Dirty members of the placard class have tried to gaslight New Yorkers who report them. Cops close out 311 complaints with false statements — a crime that is actually more serious than the misconduct they want to cover up — and occasionally use callback information to harass residents who notify 311. In 2017, cops targeted @placardabuse by showing up at one of our houses and complaining about our complaints. The NYPD has repeatedly refused to discipline officers who retaliated against civilians who complained about placard corruption. 

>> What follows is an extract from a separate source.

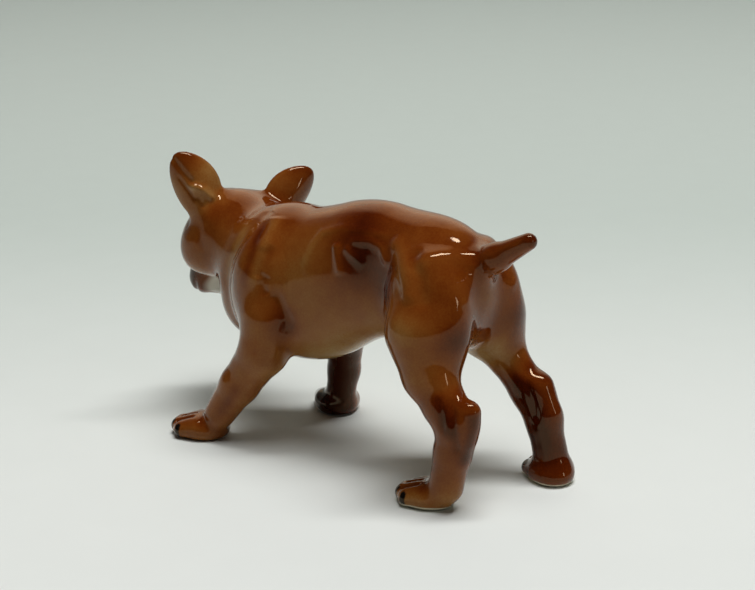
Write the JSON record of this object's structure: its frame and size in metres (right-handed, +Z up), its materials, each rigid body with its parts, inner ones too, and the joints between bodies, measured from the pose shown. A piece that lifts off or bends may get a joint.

The deep involvement of the NYPD should activate Mamdani’s concern about placard corruption. But it is not entirely clear whether he appreciates the gravity of the problem. When a mayoral debate moderator asked how he would address placard abuse, Mamdani gave a vague answer: “The violation of traffic laws are violations no matter who is doing it, and … [that] accountability is something my city government is actually going to pursue.”

Mamdani needs to demonstrate the leadership and courage that are necessary to finally conquer placard corruption. He says he wants to root out municipal corruption, reform the police, and transform the streets of New York. Placards offer the opportunity to accomplish all three at once. 

By enforcing the package of laws the City Council passed in 2020, Mamdani can shake out the worst elements of the city government, including segments of the police who cling to their positions not because they care about serving the public, but because they like driving and parking wherever they want to. He can restore peace and safety over wide swaths of Gotham. 

If Mamdani fixes this particular issue, he will create a completely new city, whose streets are no longer beholden to a decadent and corrupt car-driving elite who have harmed the city for far too long. The mayor has a real chance, and he should take it now. We will be here to hold him accountable.